--- Begin Available data ---
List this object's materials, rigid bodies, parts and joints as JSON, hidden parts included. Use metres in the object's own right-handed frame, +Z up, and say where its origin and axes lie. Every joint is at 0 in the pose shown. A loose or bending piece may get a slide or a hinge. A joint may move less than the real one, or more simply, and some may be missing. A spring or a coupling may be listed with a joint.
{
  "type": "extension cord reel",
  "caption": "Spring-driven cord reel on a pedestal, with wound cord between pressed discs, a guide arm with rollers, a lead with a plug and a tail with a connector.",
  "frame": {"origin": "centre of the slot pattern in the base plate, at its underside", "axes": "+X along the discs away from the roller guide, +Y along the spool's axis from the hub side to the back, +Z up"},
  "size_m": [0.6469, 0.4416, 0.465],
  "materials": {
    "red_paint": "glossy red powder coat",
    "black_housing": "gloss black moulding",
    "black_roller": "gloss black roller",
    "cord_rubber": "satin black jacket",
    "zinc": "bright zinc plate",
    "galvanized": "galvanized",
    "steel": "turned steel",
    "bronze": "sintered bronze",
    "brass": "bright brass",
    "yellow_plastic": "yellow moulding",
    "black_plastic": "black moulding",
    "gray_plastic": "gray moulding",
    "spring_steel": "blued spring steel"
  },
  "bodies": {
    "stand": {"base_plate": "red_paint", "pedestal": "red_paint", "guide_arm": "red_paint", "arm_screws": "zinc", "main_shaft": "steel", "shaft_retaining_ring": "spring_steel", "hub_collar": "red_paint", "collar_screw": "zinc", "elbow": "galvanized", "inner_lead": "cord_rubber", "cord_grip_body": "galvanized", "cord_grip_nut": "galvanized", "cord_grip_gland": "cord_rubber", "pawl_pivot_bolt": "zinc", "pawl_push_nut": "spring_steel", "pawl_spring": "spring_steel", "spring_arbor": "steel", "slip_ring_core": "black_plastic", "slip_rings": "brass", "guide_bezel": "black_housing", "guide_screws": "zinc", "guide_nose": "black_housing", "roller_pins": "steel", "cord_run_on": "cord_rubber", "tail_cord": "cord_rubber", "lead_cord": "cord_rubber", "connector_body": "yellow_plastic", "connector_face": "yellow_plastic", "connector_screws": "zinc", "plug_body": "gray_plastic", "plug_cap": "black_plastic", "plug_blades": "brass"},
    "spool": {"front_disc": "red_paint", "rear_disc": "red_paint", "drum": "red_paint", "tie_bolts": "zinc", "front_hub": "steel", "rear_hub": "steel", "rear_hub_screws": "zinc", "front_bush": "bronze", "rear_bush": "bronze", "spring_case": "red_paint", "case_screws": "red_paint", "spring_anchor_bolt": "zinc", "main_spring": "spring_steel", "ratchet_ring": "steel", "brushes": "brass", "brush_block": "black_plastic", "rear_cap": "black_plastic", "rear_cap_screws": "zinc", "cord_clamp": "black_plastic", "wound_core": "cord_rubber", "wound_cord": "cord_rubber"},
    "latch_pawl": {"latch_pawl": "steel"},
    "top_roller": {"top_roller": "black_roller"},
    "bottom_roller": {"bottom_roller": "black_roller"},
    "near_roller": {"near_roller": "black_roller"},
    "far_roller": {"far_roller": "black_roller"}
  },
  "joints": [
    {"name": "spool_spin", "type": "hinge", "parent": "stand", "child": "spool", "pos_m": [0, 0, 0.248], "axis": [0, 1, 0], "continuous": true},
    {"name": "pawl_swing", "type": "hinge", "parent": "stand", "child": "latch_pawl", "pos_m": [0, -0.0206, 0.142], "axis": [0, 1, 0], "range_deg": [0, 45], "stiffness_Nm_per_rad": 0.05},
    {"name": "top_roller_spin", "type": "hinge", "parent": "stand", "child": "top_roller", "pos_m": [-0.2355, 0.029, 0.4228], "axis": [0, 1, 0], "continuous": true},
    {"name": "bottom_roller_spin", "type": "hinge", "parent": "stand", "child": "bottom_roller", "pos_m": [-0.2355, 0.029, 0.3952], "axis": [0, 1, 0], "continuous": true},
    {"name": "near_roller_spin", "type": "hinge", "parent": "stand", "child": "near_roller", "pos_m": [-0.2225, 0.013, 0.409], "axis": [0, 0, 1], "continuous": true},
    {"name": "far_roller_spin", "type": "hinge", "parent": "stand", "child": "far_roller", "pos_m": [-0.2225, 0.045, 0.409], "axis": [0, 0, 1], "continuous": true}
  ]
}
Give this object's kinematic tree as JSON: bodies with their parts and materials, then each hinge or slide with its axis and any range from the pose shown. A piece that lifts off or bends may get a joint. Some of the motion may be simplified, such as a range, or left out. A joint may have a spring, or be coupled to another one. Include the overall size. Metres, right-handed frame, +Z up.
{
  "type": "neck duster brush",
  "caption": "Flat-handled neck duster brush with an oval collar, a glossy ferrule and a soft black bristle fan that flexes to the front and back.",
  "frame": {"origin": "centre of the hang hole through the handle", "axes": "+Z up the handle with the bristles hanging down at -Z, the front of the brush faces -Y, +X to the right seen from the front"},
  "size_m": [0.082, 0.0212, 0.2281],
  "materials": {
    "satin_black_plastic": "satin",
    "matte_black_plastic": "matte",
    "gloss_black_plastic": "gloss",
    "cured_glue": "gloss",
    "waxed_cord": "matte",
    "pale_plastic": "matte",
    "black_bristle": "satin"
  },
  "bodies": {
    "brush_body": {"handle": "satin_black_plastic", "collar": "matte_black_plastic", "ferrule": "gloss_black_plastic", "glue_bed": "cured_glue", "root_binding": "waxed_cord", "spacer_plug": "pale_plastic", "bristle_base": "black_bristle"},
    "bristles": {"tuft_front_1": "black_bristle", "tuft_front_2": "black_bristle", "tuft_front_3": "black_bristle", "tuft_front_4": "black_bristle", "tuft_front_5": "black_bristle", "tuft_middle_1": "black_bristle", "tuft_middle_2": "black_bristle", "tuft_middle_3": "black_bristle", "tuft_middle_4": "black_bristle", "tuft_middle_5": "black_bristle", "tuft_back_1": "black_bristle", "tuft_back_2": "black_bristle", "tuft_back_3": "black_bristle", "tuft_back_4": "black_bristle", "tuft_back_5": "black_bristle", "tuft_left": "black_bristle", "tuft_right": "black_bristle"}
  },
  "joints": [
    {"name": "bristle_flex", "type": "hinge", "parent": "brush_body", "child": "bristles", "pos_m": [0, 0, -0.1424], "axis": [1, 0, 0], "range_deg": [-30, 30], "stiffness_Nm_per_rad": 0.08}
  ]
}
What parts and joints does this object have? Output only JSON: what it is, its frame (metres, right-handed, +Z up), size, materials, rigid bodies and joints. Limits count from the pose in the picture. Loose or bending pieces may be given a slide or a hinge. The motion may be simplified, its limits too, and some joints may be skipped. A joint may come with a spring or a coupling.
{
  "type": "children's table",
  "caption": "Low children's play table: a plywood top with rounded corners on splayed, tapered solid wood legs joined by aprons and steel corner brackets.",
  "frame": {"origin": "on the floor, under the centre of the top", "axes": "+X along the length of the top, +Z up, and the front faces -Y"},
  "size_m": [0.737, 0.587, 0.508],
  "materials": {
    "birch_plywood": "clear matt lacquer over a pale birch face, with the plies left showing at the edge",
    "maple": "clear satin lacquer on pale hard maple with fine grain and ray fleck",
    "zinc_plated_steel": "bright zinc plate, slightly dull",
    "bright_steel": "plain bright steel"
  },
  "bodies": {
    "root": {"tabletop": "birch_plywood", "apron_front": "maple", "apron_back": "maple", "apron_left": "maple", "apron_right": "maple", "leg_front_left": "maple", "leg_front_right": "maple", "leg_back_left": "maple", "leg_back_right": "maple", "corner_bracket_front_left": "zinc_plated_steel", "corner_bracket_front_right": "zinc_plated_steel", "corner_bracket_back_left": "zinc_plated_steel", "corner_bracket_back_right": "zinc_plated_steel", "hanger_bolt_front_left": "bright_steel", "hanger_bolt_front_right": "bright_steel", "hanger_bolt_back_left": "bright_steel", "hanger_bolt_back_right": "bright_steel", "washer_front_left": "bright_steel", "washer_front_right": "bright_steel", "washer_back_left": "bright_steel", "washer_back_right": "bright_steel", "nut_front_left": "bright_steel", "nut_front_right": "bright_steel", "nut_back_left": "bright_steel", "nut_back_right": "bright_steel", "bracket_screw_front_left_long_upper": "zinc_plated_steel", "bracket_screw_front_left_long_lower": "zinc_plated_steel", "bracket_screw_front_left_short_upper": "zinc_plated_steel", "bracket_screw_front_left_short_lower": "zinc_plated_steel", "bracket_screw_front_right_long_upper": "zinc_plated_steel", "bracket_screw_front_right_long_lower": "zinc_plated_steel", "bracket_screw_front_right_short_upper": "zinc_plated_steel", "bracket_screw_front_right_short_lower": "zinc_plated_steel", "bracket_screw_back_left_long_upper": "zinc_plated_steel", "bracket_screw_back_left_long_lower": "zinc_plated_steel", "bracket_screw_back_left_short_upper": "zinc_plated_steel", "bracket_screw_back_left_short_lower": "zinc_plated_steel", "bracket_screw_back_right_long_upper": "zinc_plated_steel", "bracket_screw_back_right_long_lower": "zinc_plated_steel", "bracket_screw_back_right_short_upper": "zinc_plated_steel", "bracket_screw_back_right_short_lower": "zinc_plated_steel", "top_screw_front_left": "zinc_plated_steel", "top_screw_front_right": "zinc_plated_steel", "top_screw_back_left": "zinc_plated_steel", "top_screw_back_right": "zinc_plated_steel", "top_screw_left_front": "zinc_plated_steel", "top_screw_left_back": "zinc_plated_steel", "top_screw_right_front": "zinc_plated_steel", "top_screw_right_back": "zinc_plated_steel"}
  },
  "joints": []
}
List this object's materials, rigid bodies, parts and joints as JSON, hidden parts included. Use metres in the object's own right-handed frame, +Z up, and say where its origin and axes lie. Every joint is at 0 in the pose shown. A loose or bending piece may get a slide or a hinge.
--- End Available data ---
**The request**: Copy out each line in the listing that has the word "JSON".

**Worked solution**:
List this object's materials, rigid bodies, parts and joints as JSON, hidden parts included. Use metres in the object's own right-handed frame, +Z up, and say where its origin and axes lie. Every joint is at 0 in the pose shown. A loose or bending piece may get a slide or a hinge. A joint may move less than the real one, or more simply, and some may be missing. A spring or a coupling may be listed with a joint.
Give this object's kinematic tree as JSON: bodies with their parts and materials, then each hinge or slide with its axis and any range from the pose shown. A piece that lifts off or bends may get a joint. Some of the motion may be simplified, such as a range, or left out. A joint may have a spring, or be coupled to another one. Include the overall size. Metres, right-handed frame, +Z up.
What parts and joints does this object have? Output only JSON: what it is, its frame (metres, right-handed, +Z up), size, materials, rigid bodies and joints. Limits count from the pose in the picture. Loose or bending pieces may be given a slide or a hinge. The motion may be simplified, its limits too, and some joints may be skipped. A joint may come with a spring or a coupling.
List this object's materials, rigid bodies, parts and joints as JSON, hidden parts included. Use metres in the object's own right-handed frame, +Z up, and say where its origin and axes lie. Every joint is at 0 in the pose shown. A loose or bending piece may get a slide or a hinge.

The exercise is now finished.